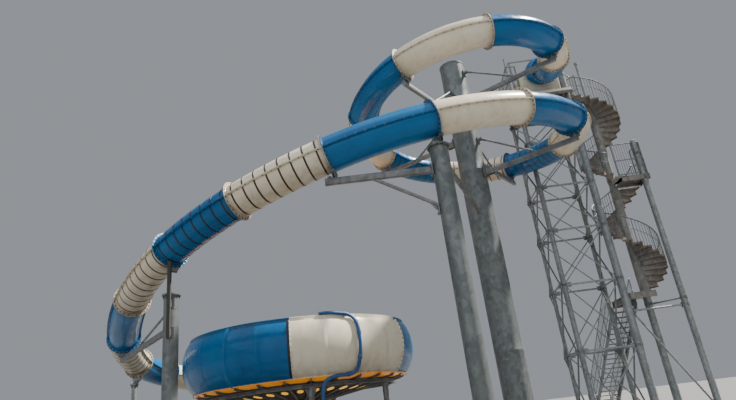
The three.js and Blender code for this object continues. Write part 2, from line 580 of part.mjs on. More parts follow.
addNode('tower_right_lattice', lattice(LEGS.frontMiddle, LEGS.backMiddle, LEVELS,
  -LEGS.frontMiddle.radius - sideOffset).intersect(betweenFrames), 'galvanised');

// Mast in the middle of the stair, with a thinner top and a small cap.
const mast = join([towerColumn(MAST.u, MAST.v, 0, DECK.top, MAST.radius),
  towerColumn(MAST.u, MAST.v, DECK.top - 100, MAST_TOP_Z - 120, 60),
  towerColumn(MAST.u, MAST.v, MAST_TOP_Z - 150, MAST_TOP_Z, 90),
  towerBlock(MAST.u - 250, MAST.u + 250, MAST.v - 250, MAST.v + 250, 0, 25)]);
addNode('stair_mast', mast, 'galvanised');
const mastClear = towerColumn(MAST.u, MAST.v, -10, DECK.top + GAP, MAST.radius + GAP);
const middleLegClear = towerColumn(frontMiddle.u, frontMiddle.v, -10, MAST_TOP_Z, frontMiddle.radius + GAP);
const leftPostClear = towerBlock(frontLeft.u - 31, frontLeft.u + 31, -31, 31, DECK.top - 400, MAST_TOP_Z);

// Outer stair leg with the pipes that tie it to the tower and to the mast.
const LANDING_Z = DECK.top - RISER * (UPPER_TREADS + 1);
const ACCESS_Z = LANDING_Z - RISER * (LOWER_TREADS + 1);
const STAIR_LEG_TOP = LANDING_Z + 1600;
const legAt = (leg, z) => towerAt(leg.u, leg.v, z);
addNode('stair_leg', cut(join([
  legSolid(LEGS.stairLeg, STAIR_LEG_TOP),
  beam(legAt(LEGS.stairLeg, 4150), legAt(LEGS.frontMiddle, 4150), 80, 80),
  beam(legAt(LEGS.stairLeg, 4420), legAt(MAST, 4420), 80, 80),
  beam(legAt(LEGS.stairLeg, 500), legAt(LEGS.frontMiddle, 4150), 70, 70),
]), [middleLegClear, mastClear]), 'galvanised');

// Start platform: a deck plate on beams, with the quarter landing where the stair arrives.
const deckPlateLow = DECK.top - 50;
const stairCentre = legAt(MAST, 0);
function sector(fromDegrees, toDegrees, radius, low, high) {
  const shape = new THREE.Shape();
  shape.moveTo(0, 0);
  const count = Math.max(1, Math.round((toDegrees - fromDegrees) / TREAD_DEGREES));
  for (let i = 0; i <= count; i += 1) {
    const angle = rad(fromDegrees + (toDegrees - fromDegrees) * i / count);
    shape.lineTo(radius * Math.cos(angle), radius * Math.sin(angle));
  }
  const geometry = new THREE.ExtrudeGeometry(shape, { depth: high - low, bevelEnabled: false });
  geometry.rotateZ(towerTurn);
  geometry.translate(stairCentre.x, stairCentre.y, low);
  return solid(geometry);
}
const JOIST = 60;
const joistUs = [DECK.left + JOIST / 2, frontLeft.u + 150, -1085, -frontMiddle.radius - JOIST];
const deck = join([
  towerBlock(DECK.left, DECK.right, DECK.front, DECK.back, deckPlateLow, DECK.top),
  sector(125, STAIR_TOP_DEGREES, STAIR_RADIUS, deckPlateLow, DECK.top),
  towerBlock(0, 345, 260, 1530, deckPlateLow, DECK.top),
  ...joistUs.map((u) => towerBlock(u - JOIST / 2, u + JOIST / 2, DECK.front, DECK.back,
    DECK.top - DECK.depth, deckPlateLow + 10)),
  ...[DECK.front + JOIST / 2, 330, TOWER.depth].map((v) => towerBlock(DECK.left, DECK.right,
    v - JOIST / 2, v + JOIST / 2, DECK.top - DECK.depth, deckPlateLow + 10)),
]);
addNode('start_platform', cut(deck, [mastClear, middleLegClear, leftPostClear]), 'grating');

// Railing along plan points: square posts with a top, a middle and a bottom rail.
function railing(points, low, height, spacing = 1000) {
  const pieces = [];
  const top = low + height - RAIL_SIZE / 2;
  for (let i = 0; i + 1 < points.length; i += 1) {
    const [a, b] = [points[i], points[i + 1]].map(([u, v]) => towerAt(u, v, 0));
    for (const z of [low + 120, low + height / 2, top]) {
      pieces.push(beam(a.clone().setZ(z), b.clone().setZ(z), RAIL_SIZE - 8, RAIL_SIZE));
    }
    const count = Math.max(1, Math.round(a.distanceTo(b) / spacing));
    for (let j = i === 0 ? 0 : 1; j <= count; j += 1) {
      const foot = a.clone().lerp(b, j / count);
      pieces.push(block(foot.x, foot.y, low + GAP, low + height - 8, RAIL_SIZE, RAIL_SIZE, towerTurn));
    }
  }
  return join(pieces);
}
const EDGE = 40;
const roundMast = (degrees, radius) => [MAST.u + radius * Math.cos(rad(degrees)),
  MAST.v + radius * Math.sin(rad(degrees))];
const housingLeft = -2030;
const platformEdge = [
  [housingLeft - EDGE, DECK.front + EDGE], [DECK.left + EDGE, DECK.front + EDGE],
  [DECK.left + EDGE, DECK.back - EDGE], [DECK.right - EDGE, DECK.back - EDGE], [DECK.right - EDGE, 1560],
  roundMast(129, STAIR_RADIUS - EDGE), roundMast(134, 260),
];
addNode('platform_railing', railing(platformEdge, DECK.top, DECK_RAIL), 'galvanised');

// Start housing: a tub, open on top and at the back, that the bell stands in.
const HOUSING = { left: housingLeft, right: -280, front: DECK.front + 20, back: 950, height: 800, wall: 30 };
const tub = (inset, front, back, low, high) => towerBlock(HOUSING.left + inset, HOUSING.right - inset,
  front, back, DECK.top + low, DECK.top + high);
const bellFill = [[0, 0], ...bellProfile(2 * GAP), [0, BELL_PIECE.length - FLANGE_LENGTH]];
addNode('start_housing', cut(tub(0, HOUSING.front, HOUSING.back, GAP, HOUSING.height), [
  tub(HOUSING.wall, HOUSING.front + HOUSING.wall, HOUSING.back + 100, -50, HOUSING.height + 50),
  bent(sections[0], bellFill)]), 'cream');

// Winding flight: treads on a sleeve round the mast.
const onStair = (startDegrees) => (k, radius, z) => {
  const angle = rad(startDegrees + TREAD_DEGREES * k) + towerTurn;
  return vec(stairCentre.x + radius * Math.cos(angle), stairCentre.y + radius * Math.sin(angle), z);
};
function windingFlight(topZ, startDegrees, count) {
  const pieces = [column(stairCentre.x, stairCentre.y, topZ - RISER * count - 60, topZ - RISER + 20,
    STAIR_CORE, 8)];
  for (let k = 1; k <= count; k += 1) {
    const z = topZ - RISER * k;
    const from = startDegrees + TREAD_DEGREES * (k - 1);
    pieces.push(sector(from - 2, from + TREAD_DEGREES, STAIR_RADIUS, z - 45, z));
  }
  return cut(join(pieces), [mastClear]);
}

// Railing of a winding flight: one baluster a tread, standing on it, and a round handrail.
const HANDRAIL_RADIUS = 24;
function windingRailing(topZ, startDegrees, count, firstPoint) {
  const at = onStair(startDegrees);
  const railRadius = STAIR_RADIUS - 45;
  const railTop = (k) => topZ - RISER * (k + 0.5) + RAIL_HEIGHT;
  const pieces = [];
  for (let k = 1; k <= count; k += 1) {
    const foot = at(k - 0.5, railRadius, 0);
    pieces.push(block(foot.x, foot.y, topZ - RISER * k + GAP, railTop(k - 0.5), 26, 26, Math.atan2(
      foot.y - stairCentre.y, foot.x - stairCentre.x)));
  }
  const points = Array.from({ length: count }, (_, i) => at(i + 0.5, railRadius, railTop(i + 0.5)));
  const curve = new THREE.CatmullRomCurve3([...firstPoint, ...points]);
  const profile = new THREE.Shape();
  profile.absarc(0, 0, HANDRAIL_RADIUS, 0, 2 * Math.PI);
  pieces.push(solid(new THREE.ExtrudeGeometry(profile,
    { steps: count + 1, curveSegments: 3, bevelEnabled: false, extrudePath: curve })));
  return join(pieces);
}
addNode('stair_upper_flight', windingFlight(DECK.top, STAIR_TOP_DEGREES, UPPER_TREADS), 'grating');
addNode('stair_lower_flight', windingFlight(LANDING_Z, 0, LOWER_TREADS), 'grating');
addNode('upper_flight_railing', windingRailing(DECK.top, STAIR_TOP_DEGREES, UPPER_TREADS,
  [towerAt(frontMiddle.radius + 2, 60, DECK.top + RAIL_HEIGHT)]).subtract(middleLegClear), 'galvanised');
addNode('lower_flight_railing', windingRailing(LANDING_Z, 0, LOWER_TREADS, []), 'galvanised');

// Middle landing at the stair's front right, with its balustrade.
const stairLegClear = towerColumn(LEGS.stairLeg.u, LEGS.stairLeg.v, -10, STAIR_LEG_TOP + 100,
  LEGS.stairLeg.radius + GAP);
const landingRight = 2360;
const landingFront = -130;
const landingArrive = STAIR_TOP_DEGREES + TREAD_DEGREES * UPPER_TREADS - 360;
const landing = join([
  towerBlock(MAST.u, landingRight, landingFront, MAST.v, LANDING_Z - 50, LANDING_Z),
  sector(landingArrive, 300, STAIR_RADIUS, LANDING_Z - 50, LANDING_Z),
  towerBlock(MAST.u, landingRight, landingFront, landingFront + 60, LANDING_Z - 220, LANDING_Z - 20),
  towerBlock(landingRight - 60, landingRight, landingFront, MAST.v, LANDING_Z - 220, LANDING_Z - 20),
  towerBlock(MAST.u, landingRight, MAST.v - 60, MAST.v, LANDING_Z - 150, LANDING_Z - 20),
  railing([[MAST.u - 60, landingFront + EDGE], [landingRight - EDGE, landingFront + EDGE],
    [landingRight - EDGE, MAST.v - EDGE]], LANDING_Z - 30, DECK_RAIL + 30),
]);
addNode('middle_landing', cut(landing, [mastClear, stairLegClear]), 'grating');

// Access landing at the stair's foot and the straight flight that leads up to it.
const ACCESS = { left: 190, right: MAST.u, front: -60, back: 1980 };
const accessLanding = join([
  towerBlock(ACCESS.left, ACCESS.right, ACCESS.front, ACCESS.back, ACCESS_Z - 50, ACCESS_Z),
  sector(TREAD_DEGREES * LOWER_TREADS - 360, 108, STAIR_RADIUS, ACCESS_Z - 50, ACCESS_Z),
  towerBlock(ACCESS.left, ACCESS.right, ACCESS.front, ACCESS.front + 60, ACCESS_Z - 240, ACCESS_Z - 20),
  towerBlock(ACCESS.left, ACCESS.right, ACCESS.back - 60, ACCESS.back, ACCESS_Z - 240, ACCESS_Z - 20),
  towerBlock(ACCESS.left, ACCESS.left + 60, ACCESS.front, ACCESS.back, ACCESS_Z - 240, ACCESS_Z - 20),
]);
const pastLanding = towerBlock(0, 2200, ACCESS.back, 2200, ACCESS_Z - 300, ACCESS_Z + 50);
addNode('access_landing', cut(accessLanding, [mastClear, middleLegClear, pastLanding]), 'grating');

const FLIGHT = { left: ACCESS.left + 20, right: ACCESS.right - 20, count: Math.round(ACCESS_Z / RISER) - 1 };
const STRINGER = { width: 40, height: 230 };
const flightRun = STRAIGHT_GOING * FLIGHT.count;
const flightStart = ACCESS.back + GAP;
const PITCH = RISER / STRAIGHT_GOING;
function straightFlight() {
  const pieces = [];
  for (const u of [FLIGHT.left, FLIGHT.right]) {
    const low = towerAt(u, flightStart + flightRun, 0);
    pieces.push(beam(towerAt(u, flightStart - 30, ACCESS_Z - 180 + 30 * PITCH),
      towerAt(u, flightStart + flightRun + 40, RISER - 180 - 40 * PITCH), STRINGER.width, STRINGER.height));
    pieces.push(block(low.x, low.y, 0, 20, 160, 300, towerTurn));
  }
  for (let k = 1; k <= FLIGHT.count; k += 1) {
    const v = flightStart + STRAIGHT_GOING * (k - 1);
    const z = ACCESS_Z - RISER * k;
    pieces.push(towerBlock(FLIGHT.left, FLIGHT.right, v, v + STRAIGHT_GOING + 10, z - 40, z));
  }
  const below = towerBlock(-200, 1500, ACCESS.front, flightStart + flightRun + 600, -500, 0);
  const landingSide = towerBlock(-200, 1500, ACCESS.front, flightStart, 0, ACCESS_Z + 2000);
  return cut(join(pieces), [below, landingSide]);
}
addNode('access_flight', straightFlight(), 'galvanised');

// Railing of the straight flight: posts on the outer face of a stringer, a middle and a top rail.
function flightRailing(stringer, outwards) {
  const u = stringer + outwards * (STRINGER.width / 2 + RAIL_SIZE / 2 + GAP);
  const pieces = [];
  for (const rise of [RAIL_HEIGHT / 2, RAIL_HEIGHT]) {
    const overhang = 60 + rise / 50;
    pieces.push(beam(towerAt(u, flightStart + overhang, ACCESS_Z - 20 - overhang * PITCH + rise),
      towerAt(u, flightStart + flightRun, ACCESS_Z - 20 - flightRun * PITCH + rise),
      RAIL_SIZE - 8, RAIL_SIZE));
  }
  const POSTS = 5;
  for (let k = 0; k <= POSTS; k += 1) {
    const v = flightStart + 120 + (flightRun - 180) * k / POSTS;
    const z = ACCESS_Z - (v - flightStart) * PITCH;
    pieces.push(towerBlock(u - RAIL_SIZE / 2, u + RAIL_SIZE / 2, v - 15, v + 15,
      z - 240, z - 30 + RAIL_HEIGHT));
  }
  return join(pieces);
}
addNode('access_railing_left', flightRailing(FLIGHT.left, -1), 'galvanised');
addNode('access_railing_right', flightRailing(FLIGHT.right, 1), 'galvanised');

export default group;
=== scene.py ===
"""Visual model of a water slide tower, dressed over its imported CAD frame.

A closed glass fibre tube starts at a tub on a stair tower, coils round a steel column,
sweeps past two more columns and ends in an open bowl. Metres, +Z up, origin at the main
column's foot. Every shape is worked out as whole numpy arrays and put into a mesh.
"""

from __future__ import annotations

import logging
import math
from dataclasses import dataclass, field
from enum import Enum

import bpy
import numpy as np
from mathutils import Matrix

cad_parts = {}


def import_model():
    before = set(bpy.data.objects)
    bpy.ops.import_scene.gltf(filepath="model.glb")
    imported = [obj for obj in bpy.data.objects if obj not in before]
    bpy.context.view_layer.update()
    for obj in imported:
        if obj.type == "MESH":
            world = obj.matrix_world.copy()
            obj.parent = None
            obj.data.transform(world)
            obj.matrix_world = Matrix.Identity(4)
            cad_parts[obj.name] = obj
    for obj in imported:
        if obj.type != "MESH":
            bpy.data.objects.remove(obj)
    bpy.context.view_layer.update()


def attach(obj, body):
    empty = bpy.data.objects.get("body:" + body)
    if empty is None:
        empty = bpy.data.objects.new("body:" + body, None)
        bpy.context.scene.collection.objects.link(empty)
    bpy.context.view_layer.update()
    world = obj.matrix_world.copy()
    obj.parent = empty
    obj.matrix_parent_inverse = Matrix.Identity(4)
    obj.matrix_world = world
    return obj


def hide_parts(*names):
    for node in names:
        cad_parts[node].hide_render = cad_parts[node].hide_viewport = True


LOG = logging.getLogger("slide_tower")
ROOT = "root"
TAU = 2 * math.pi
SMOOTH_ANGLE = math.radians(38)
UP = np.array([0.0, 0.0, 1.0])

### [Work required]
Only the lines from the one containing "const z = ACCESS_Z - (v" through the one containing "imported CAD frame." are to be extracted, exactly as they appear, with both ends included.

### [Output below]
    const z = ACCESS_Z - (v - flightStart) * PITCH;
    pieces.push(towerBlock(u - RAIL_SIZE / 2, u + RAIL_SIZE / 2, v - 15, v + 15,
      z - 240, z - 30 + RAIL_HEIGHT));
  }
  return join(pieces);
}
addNode('access_railing_left', flightRailing(FLIGHT.left, -1), 'galvanised');
addNode('access_railing_right', flightRailing(FLIGHT.right, 1), 'galvanised');

export default group;
=== scene.py ===
"""Visual model of a water slide tower, dressed over its imported CAD frame.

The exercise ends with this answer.